Under § 506(a)(1), criminal willful copyright infringement that is not for commercial advantage or private financial gain is limited to: copies with a total retail value of $1,000, or by making the work available on a computer network open to the public if the defendant knew that the work was intended for commercial distribution.

Art. 15.5(a)

“With respect to the offences described in Article 15.[1]-[4] above, each Party shall provide: (a) penalties that include sentences of imprisonment as well as monetary fines sufficiently high to provide a deterrent to future infringements, consistent with a policy of removing the infringer’s monetary incentive.  Each Party shall further establish policies or guidelines that encourage judicial authorities to impose those penalties at levels sufficient to provide a deterrent to future infringements, including the imposition of actual terms of imprisonment when criminal infringement is undertaken for commercial advantage or private financial gain.”

While U.S. law currently provides criminal penalties including imprisonment and fines for copyright violations, the U.S. does not have an official policy of ensuring that the fines are sufficiently high as to have a deterrent effect, and the U.S. does not have any policies or guidelines encouraging judges to deter future infringement.  The guidelines that come closest to satisfying this provision are the U.S. Sentencing Guidelines, although they are not exclusively devoted to deterrence as a theory of punishment.

Art. 15.5(b)

“Each Party shall provide that items that are subject to seizure pursuant to any such judicial order need not be individually identified so long as they fall within general categories specified in the order . . . .”

The 4th Amendment requires that warrants issue only upon probable cause and “particularly describing the place to be searched, and the persons or things to be seized.”  Depending upon how “general” is interpreted, the TPP may not require sufficient particularity under the 4th Amendment.

Art. 15.5(c)

“. . . that its judicial authorities shall have the authority to order, among other measures, the forfeiture of any assets traceable to the infringing activity, and shall order such forfeiture at least in cases of trademark counterfeiting . . . .”

18 U.S.C. § 2323 subjects only the following items to forfeiture for criminal copyright infringement: the infringing articles, property used or intended to be used to commit or facilitate the infringement, proceeds or property derived from proceeds as a direct or indirect result of the infringement.

Art. 15.5(g)

“. . . that its authorities may initiate legal action ex officio with respect to the offenses described in this Chapter, without the need for a formal complaint by a private party or right holder.”

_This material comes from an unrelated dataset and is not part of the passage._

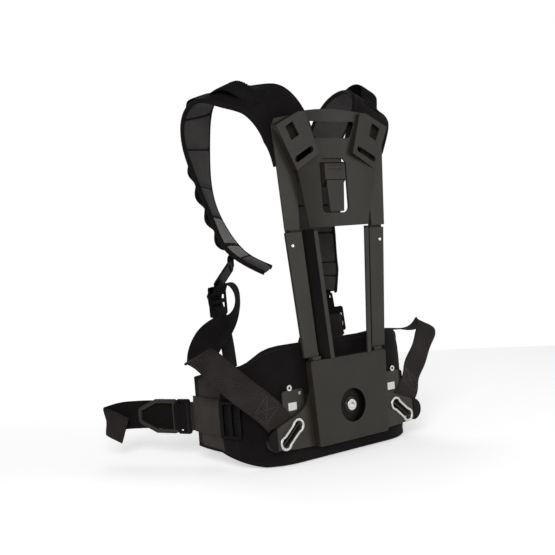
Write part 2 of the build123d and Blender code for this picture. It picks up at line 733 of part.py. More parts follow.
BRACKET_CENTRE = (113.0, 18.0)
BRACKET_SIZE = (45.0, 46.0)
BRACKET_REAR = 21.8
EYELET_CENTRE = (120.0, 45.0)
CLIP_CENTRE = (115.0, 14.0)
bracket_rivets = [(side * x, z) for _, side in SIDES for x, z in ((98, 34), (98, 2), (128, 2))]

with BuildPart() as swivel_plate:
    with BuildSketch(rear(SWIVEL_REAR)) as swivel_outline:
        Rectangle(150, 96)
        with Locations((0, BRACKET_CENTRE[1])):
            Rectangle(2 * (BRACKET_CENTRE[0] - BRACKET_SIZE[0] / 2), 30)
        fillet(swivel_outline.vertices(), 5)
        Circle(BUSH_RADIUS + SWIVEL_CLEARANCE, mode=Mode.SUBTRACT)
    extrude(amount=-SWIVEL_THICKNESS)
finish(swivel_plate, "swivel_plate")

with BuildPart() as bracket_screws:
    with BuildSketch(rear(BRACKET_REAR + 0.3)):
        with Locations(*bracket_rivets):
            Circle(3)
    extrude(amount=-(SWIVEL_FRONT - BRACKET_REAR - 0.3))
finish(bracket_screws, "bracket_rivets")

for name, side in SIDES:
    with BuildPart() as belt_bracket:
        with BuildSketch(rear(BRACKET_REAR)):
            with Locations((side * BRACKET_CENTRE[0], BRACKET_CENTRE[1])):
                RectangleRounded(*BRACKET_SIZE, 4)
            with Locations((side * CLIP_CENTRE[0], CLIP_CENTRE[1])):
                Rectangle(18, 13, mode=Mode.SUBTRACT)
            with Locations((side * EYELET_CENTRE[0], EYELET_CENTRE[1])):
                Circle(5, mode=Mode.SUBTRACT)
            with Locations(*[point for point in bracket_rivets if point[0] * side > 0]):
                Circle(3, mode=Mode.SUBTRACT)
        extrude(amount=-(SWIVEL_FRONT - BRACKET_REAR))
    finish(belt_bracket, f"belt_bracket_{name}")

with BuildPart() as bracket_clips:
    with BuildSketch(rear(BRACKET_REAR + 0.2)):
        with Locations(*[(side * CLIP_CENTRE[0], CLIP_CENTRE[1]) for _, side in SIDES]):
            Rectangle(18, 13)
    extrude(amount=-(SWIVEL_FRONT - BRACKET_REAR - 0.2))
finish(bracket_clips, "bracket_clips")

with BuildPart() as bracket_eyelets:
    with BuildSketch(rear(BRACKET_REAR - 1)):
        with Locations(*[(side * EYELET_CENTRE[0], EYELET_CENTRE[1]) for _, side in SIDES]):
            Circle(5)
            Circle(2.2, mode=Mode.SUBTRACT)
    extrude(amount=-(SWIVEL_FRONT - BRACKET_REAR + 1))
finish(bracket_eyelets, "bracket_eyelets")

# Belt run: out of the sewn sleeve at the wing's end, through the tri-glide, to the ring or hook.
BELT_Z = -3.0
BELT_THICKNESS = 2.4
SLEEVE_THICKNESS = 5.0
SLEEVE_LOW_Z = -29.0
SLEEVE_HEIGHT = 62.0
BELT_RUN = [(191, 199.5), (193.2, 204.2)]
TAIL_RUN = [(191.5, 229, -4), (199, 251, -4), (216, 293, -3), (243, 345, -6), (264, 374, -15)]
GLIDE_CENTRE = (198.7, 219.0, -4.0)
GLIDE_TURN = 20.0
GLIDE_HEIGHT = 61.0
GLIDE_LENGTH = 28.0
GLIDE_THICKNESS = 4.0

for name, side in SIDES:
    with BuildPart() as belt_sleeve:
        with BuildSketch(Plane.XY.offset(SLEEVE_LOW_Z)):
            with BuildLine():
                TangentArc((side * HIP_SIDE_X, HIP_SIDE_Y), (side * HIP_END[0], HIP_END[1]), tangent=(side * 0.046, 1))
                offset(amount=SLEEVE_THICKNESS, side=Side.RIGHT if side > 0 else Side.LEFT)
            make_face()
        extrude(amount=SLEEVE_HEIGHT)
    finish(belt_sleeve, f"belt_sleeve_{name}")

    with BuildPart() as wing_slider:
        with BuildSketch(Plane(origin=(side * 195, 87.7, -1), x_dir=(side * 0.3, 0.954, 0), z_dir=(0.954, -side * 0.3, 0))):
            RectangleRounded(42, 62, 5)
            with Locations((-9, 0), (9, 0)):
                RectangleRounded(10, 52, 2, mode=Mode.SUBTRACT)
        extrude(amount=1.75, both=True)
    finish(wing_slider, f"wing_slider_{name}")

    belt_stations = [((x, y, BELT_Z), (0, 0, 1), WEBBING) for x, y in BELT_RUN]
    belt_webbing = strap(mirrored(belt_stations, side), BELT_THICKNESS)
    finish(belt_webbing, f"belt_webbing_{name}")

    glide_plane = Plane(
        origin=(side * GLIDE_CENTRE[0], GLIDE_CENTRE[1], GLIDE_CENTRE[2]),
        x_dir=(side * 0.342, 0.94, 0),
        z_dir=(0.94, -side * 0.342, 0),
    )
    with BuildPart() as tri_glide:
        with BuildSketch(glide_plane):
            RectangleRounded(GLIDE_LENGTH, GLIDE_HEIGHT, 5)
            with Locations((-5.5, 0), (5.5, 0)):
                RectangleRounded(7, 51, 1.5, mode=Mode.SUBTRACT)
        extrude(amount=GLIDE_THICKNESS / 2, both=True)
    finish(tri_glide, f"tri_glide_{name}")

    tail_stations = [(point, (0, 0, 1), WEBBING) for point in TAIL_RUN]
    belt_tail = strap(mirrored(tail_stations, side), BELT_THICKNESS)
    finish(belt_tail, f"belt_tail_{name}")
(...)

To the extent that the TPP criminal offenses cover conduct that is not criminal under U.S. law (see above), the U.S. government would not have authority to initiate a criminal legal action to redress the harm.

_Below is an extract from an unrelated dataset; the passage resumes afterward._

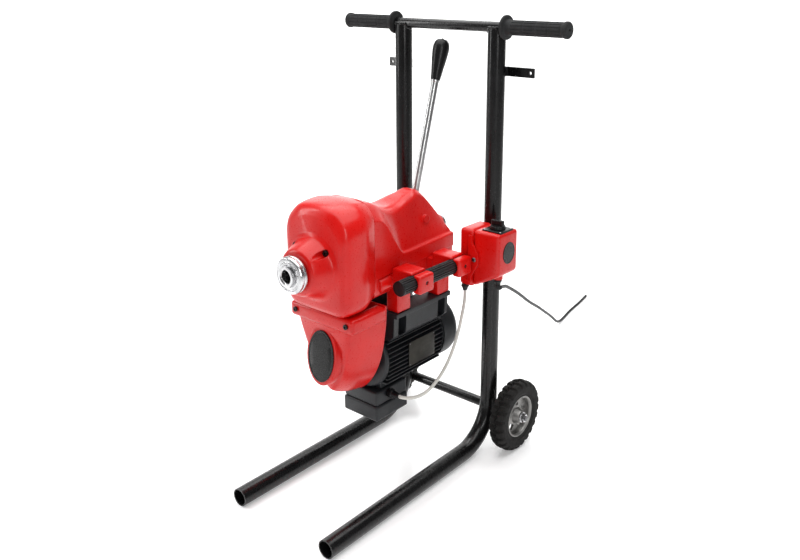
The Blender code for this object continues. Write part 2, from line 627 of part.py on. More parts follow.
def build_head():
    done(main_body(), "main_body", "red_paint")
    done(top_cover(), "top_cover", "red_paint")
    done(front_cover(), "front_cover", "red_paint")
    done(belt_cover(), "belt_cover", "red_paint")
    for (y0, y1), place in zip(CLAMP_Y, ("front", "rear")):
        pair(clamp_cap(1, y0, y1), "clamp_cap_" + place, "red_paint")
    back = profile_along_y("back", [(x, z) for x, y, z in belt_ring(0, 0, 0.0830, 0.222, 2.0, 0.4245)],
                           -0.3022, -0.2982)
    shaft_hole = cylinder("shaft_hole", "Y", (0, MOTOR_Z), -0.31, -0.29, 0.014, 20)
    done(cut(back, shaft_hole), "belt_case_back", "red_paint")
    done(plate("badge", emblem_outline(0.0340, 0.0520), 0.0014, emblem_place(-0.0105)),
         "front_emblem", "emblem_black")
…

Limitations of Liability for Online Material

Art. 16.3

 

This provision in large part mirrors § 512, so while the U.S. is likely already in compliance, the specificity of the provision leaves little room for other countries for whom the § 512 regime may not be ideal.

Art. 16.3(a)

“. . . each Party shall provide, consistent with the framework set out in this Article: (a) legal incentives for service providers to cooperate with copyright owners in deterring the unauthorized storage and transmission of copyrighted materials . . . .”

This provision is ambiguous, although the U.S. could arguably already be in compliance through the notice-and-takedown system under § 512. The TPP provision may encourage a graduated response mechanism, or something to that effect.

Art. 16.3(b)

 

The TPP does not include a limitation on liability of nonprofit educational institutions, as § 512(e) does.

Art. 16.3(b)(vi)(B)

“. . . accommodating and not interfering with standard technical measures accepted in the Party’s territory that protect and identify copyrighted material, that are developed through an open, voluntary process by a broad consensus of copyright owners and service providers, that are available on reasonable and nondiscriminatory terms, and that do not impose substantial costs on service providers or substantial burdens on their systems or networks.”

This provision is similar to § 512(i)(1)(B), but is actually more specific about which technical measures must be accommodated.

Art. 16.3(b)(x)

“If the service provider removes or disables access to material in good faith based on claimed or apparent infringement, each Party shall provide that the service provider shall be exempted from liability for any resulting claims, provided that, in the case of material residing on its system or network, it takes reasonable steps promptly to notify the person making the material available on its system or network that it has done so and, if such person makes an effective counter-notification and is subject to jurisdiction in an infringement suit, to restore the material online unless the person giving the original effective notification seeks judicial relief within a reasonable time.”

This provision is similar to § 512(g)(1), but U.S. law does not require that the alleged infringer be subject to jurisdiction in court before the service provider restores the material online.

Side Letter 1, Section (a), Footnote 35

“In the case of notices regarding an information location tool pursuant to paragraph (b)(i)(D) of Article 16.3, the information provided must be reasonably sufficient to permit the service provider to locate the reference or link residing on a system or network controlled or operated by or for it, except that in the case of a notice regarding a substantial number of references or links at a single online site residing on a system or network controlled or operated by or for the service provider, a representative list of such references or links at the site may be provided, if accompanied by information sufficient to permit the service provider to locate the references or links.”

§ 512(c)(3)(iii) requires that the copyright owners provide “Identification of the material that is claimed to be infringing or to be the subject of infringing activity and that is to be removed or access to which is to be disabled, and information reasonably sufficient to permit the service provider to locate the material.” In Viacom v. YouTube the court held that Viacom was required to submit the individual URL of claimed infringing videos and rejected the representative list that Viacom has provided, which at least arguably establishes a stricter standard than the TPP provision.